DATASET ENTRIES =
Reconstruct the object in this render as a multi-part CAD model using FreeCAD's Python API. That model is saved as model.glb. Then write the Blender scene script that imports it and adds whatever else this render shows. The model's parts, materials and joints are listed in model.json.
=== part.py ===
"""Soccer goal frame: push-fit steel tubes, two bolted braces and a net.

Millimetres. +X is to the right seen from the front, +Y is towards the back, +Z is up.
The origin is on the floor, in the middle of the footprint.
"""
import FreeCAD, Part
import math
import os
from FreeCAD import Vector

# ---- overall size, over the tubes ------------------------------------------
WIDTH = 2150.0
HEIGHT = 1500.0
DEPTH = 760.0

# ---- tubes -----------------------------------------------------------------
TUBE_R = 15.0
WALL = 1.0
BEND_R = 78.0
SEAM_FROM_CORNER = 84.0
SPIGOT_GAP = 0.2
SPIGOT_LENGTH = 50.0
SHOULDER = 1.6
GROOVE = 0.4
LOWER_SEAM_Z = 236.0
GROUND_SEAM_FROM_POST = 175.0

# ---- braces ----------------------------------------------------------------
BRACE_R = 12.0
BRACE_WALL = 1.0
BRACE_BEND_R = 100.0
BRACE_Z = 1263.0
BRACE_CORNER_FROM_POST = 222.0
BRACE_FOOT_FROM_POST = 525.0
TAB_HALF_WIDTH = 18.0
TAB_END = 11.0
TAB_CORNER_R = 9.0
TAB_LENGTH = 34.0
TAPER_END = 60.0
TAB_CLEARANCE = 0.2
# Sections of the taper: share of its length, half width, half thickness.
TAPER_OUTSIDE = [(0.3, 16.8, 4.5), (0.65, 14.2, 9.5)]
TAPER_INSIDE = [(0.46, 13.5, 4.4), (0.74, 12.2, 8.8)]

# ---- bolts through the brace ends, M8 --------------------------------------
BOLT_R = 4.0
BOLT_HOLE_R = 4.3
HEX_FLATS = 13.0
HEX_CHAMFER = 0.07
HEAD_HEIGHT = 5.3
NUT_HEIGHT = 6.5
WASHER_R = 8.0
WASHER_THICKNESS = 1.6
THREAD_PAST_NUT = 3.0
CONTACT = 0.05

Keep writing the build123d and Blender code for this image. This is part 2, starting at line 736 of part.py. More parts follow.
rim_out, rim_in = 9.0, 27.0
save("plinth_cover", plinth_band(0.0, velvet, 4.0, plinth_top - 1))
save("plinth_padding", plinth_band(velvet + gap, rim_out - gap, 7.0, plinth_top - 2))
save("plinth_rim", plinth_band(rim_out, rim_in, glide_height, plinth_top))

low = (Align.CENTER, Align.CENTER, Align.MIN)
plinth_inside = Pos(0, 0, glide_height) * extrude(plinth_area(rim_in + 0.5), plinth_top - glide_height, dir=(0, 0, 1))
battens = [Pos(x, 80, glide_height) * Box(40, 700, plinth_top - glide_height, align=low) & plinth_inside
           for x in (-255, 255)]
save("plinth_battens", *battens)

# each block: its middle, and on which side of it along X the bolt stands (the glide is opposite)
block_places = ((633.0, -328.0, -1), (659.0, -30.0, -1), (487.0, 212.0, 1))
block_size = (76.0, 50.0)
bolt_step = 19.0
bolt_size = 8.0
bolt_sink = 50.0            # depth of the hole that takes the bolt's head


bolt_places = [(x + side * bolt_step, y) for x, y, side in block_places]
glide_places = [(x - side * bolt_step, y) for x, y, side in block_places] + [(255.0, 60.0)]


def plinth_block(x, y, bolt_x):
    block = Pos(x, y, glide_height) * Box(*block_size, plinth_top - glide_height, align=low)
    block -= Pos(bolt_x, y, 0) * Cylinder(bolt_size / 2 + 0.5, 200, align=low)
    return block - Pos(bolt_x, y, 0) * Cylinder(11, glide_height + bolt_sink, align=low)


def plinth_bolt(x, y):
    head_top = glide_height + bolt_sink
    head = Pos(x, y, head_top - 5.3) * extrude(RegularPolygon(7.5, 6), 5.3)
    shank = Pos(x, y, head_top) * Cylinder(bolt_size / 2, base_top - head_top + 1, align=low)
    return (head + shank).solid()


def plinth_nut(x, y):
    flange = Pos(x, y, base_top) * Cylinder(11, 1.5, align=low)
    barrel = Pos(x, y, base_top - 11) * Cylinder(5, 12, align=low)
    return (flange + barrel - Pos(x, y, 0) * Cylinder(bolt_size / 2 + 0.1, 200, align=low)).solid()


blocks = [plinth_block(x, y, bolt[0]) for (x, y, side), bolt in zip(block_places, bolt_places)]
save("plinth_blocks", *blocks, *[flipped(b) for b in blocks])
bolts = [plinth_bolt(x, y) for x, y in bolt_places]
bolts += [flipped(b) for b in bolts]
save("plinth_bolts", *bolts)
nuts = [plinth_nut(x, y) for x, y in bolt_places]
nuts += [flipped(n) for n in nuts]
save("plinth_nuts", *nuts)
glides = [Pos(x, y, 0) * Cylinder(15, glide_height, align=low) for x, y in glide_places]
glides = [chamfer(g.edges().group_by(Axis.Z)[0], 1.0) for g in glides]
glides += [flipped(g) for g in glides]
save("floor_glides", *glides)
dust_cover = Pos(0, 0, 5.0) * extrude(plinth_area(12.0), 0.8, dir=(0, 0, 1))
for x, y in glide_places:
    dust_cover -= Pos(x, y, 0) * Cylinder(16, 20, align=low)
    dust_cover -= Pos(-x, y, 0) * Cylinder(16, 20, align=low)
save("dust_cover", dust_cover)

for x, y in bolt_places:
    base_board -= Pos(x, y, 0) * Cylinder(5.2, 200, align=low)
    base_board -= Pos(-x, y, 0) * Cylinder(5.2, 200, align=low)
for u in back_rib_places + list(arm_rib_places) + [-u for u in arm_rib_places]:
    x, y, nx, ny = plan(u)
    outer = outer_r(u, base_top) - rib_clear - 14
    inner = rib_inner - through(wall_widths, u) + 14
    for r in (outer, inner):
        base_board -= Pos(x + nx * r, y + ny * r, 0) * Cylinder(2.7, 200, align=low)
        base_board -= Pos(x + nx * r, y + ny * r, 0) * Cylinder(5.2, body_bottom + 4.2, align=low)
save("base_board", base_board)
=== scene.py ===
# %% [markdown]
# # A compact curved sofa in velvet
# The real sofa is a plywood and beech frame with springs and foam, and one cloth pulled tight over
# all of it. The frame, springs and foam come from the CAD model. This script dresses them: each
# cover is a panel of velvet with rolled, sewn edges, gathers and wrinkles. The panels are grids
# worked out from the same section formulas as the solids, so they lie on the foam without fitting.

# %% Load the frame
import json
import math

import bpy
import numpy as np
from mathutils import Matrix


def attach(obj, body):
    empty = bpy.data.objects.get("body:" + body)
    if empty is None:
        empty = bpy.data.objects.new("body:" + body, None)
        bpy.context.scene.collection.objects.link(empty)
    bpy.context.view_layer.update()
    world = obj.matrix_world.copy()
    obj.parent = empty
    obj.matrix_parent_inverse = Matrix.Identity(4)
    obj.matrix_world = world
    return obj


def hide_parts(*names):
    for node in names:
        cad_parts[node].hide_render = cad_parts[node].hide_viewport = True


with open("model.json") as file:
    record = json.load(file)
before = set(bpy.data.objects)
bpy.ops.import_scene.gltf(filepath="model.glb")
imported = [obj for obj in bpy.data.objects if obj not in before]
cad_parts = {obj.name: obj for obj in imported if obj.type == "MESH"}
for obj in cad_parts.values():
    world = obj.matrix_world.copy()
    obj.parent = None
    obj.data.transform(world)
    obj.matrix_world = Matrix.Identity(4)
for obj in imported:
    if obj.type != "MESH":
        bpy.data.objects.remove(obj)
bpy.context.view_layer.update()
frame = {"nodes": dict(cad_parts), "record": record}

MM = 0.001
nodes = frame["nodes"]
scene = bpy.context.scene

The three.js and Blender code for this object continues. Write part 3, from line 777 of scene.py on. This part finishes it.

TASK GOAL =
Above are the lines; repeat exactly the ones from the line containing "base_board -= Pos(-x, y, 0)" down to the line containing "obj.parent = None", both inclusive.

ANSWER TO THE EXERCISE =
    base_board -= Pos(-x, y, 0) * Cylinder(5.2, 200, align=low)
for u in back_rib_places + list(arm_rib_places) + [-u for u in arm_rib_places]:
    x, y, nx, ny = plan(u)
    outer = outer_r(u, base_top) - rib_clear - 14
    inner = rib_inner - through(wall_widths, u) + 14
    for r in (outer, inner):
        base_board -= Pos(x + nx * r, y + ny * r, 0) * Cylinder(2.7, 200, align=low)
        base_board -= Pos(x + nx * r, y + ny * r, 0) * Cylinder(5.2, body_bottom + 4.2, align=low)
save("base_board", base_board)
=== scene.py ===
# %% [markdown]
# # A compact curved sofa in velvet
# The real sofa is a plywood and beech frame with springs and foam, and one cloth pulled tight over
# all of it. The frame, springs and foam come from the CAD model. This script dresses them: each
# cover is a panel of velvet with rolled, sewn edges, gathers and wrinkles. The panels are grids
# worked out from the same section formulas as the solids, so they lie on the foam without fitting.

# %% Load the frame
import json
import math

import bpy
import numpy as np
from mathutils import Matrix


def attach(obj, body):
    empty = bpy.data.objects.get("body:" + body)
    if empty is None:
        empty = bpy.data.objects.new("body:" + body, None)
        bpy.context.scene.collection.objects.link(empty)
    bpy.context.view_layer.update()
    world = obj.matrix_world.copy()
    obj.parent = empty
    obj.matrix_parent_inverse = Matrix.Identity(4)
    obj.matrix_world = world
    return obj


def hide_parts(*names):
    for node in names:
        cad_parts[node].hide_render = cad_parts[node].hide_viewport = True


with open("model.json") as file:
    record = json.load(file)
before = set(bpy.data.objects)
bpy.ops.import_scene.gltf(filepath="model.glb")
imported = [obj for obj in bpy.data.objects if obj not in before]
cad_parts = {obj.name: obj for obj in imported if obj.type == "MESH"}
for obj in cad_parts.values():
    world = obj.matrix_world.copy()
    obj.parent = None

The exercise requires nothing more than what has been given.